■ Exercise requirements
Reproduce, please, only the lines from the first line below to the line containing "return (*linear, 1.0)", inclusive.

Modeling code records

/---

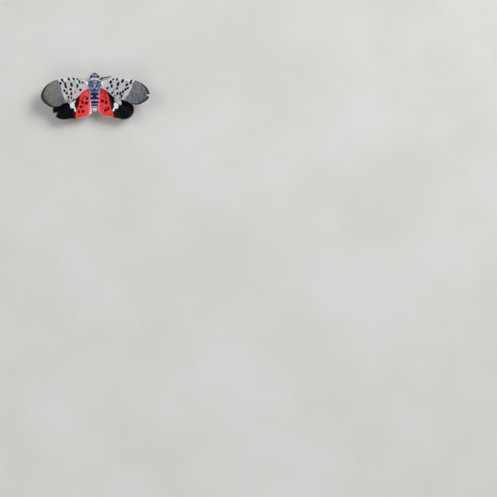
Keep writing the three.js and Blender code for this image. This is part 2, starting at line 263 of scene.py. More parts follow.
# %% [markdown]
# ## Materials
# Every finish is a small tree of shader nodes. The pieces carry painted marks as numbers on their points,
# such as the distance to the nearest spot, and the shader turns them into colour with a ragged edge.
# Pictures could do this too, but distances stay sharp at any size. One short helper adds a node and links
# its inputs, so that each finish reads as a recipe.

# %% A colour, a node and a mix of colours


def colour(red, green, blue):
    """A colour named by its screen values, 0 to 255, as the shader wants it."""
    screen = np.array([red, green, blue]) / 255
    linear = np.where(screen <= 0.04045, screen / 12.92, ((screen + 0.055) / 1.055) ** 2.4)
    return (*linear, 1.0)


def put(tree, kind, inputs=None, **settings):
    """Adds a node. An input that is another node's socket is linked, and any other is set."""
    made = tree.nodes.new("ShaderNode" + kind)
    for key, value in settings.items():
        setattr(made, key, value)
    for key, value in (inputs or {}).items():
        if isinstance(value, bpy.types.NodeSocket):
            tree.links.new(value, made.inputs[key])
        else:
            made.inputs[key].default_value = value
    return made


def mixed(tree, share, first, second, blend="MIX"):
    """The colour between first and second, at share."""
    inputs = {0: share, 6: first, 7: second}
    return put(tree, "Mix", inputs, data_type="RGBA", blend_type=blend).outputs[2]


def times(tree, first, second):
    """The product of two numbers."""
    return put(tree, "Math", {0: first, 1: second}, operation="MULTIPLY").outputs[0]


print("mid grey on the screen, as the shader wants it:", round(colour(128, 128, 128)[0], 3))

# %% Numbers that vary over a surface


def ramp(tree, value, start, end, low=0.0, high=1.0):
    """value's way from start to end, as a number from low to high."""
    inputs = {"Value": value, "From Min": start, "From Max": end, "To Min": low, "To Max": high}
    return put(tree, "MapRange", inputs, interpolation_type="SMOOTHSTEP").outputs[0]


def mark(tree, name):
    """A number that the mesh carries on its points."""
    return put(tree, "Attribute", attribute_name=name).outputs["Fac"]


def tinted(tree, base, tints):
    """base with a colour laid over it for each named mark, in that order."""
    for name, tint in tints.items():
        base = mixed(tree, mark(tree, name), base, colour(*tint))
    return base


def noise(tree, per_mm, detail=3.0, stretch=(1, 1, 1)):
    """Cloudy noise with per_mm lumps to the millimetre."""
    place = put(tree, "TexCoord").outputs["Object"]
    scale = [per_mm * MM_IN_METRE * s for s in stretch]
    place = put(tree, "Mapping", {"Vector": place, "Scale": scale}).outputs[0]
    return put(tree, "TexNoise", {"Vector": place, "Scale": 1.0, "Detail": detail}).outputs[0]


def cells(tree, per_mm, feature="F1"):
    """The distance inside round cells, with per_mm of them to the millimetre."""
    place = put(tree, "TexCoord").outputs["Object"]
    inputs = {"Vector": place, "Scale": per_mm * MM_IN_METRE}
    return put(tree, "TexVoronoi", inputs, feature=feature).outputs["Distance"]


def ragged(tree, name, width=0.05, wobble=0.12, per_mm=3.0):
    """1 inside a mark and 0 outside, with an uneven edge. The mark is a distance in mm."""
    shaken = put(tree, "Math", {0: noise(tree, per_mm), 1: -0.5}, operation="ADD").outputs[0]
    shaken = put(tree, "Math", {0: shaken, 1: wobble, 2: mark(tree, name)}, operation="MULTIPLY_ADD")
    return ramp(tree, shaken.outputs[0], width, -width)


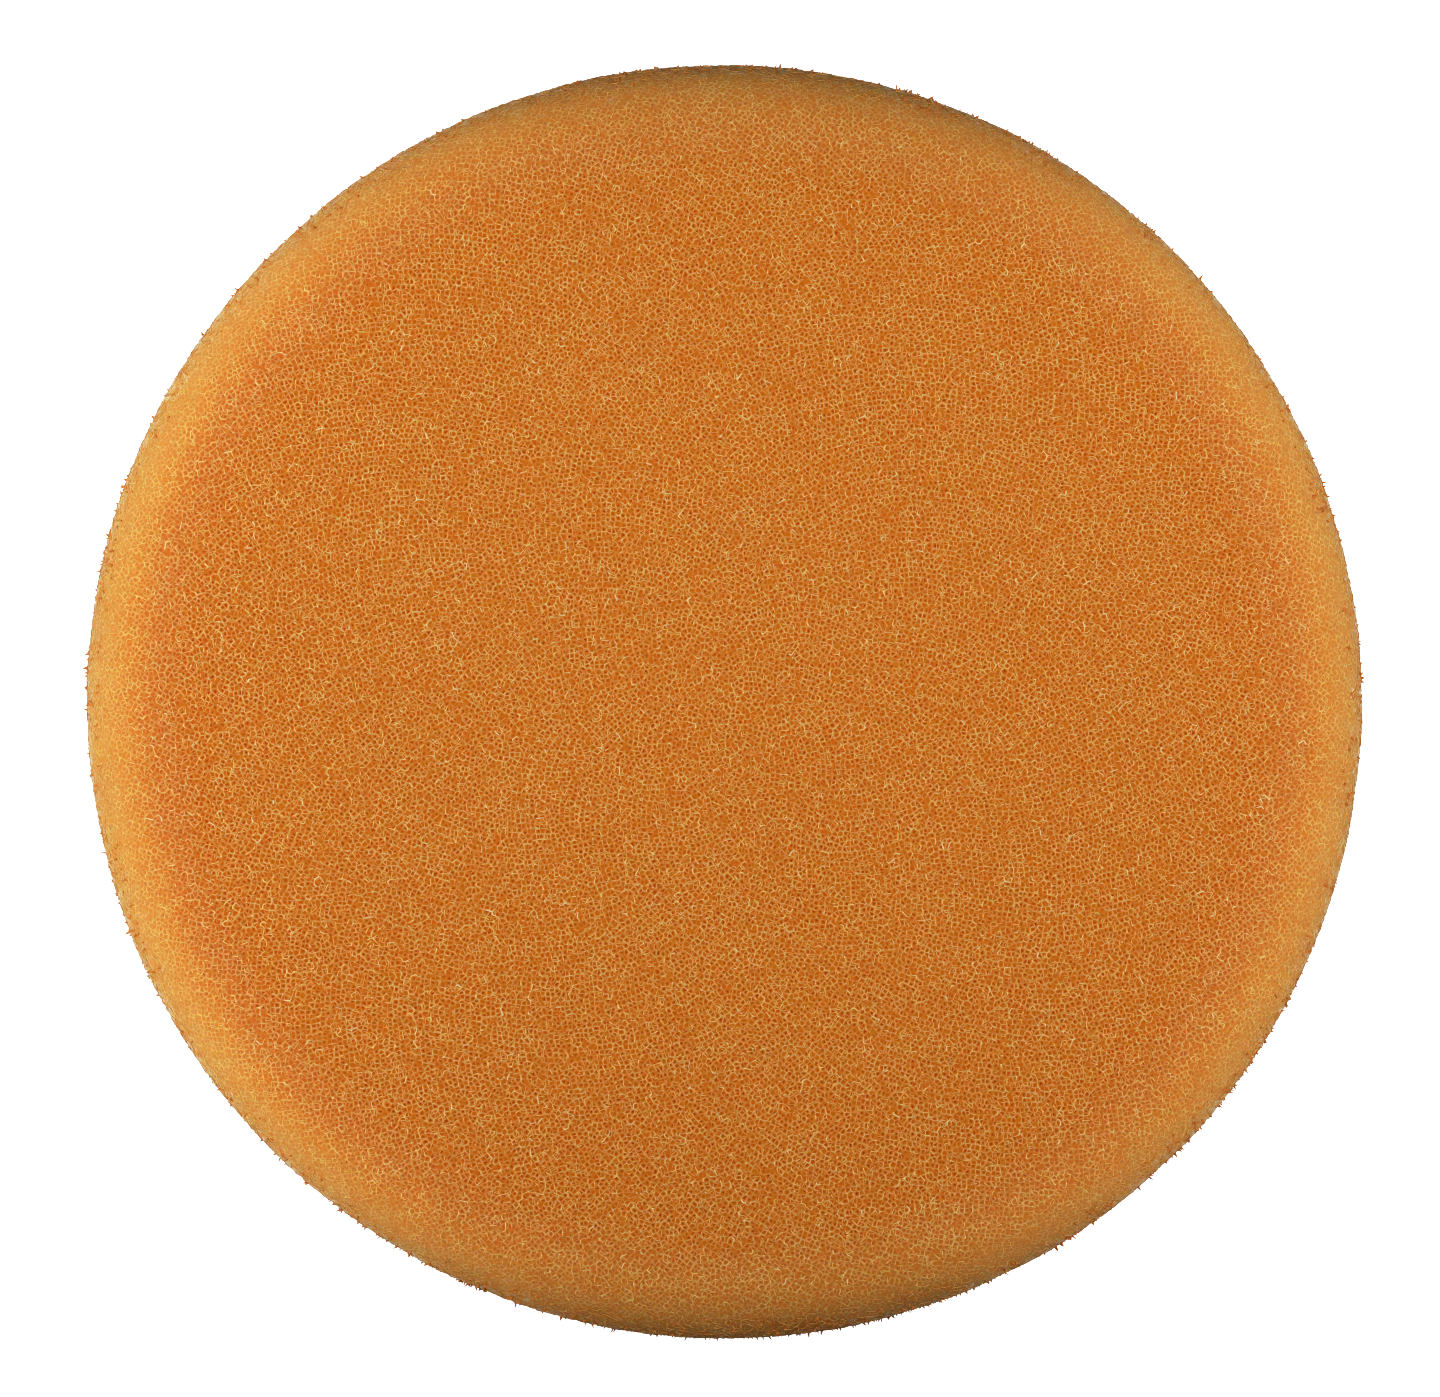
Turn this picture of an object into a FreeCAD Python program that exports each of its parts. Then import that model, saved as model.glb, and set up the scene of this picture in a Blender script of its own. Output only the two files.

\---

■ Task result
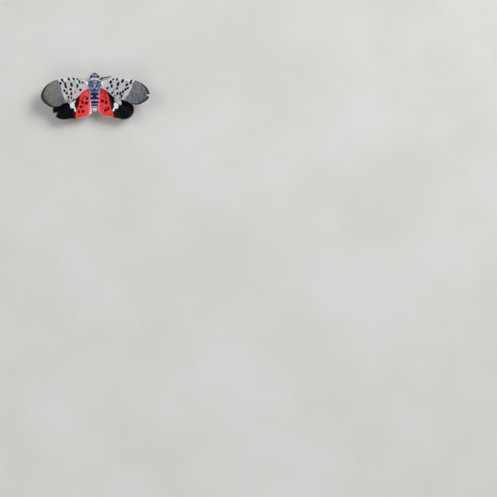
Keep writing the three.js and Blender code for this image. This is part 2, starting at line 263 of scene.py. More parts follow.
# %% [markdown]
# ## Materials
# Every finish is a small tree of shader nodes. The pieces carry painted marks as numbers on their points,
# such as the distance to the nearest spot, and the shader turns them into colour with a ragged edge.
# Pictures could do this too, but distances stay sharp at any size. One short helper adds a node and links
# its inputs, so that each finish reads as a recipe.

# %% A colour, a node and a mix of colours


def colour(red, green, blue):
    """A colour named by its screen values, 0 to 255, as the shader wants it."""
    screen = np.array([red, green, blue]) / 255
    linear = np.where(screen <= 0.04045, screen / 12.92, ((screen + 0.055) / 1.055) ** 2.4)
    return (*linear, 1.0)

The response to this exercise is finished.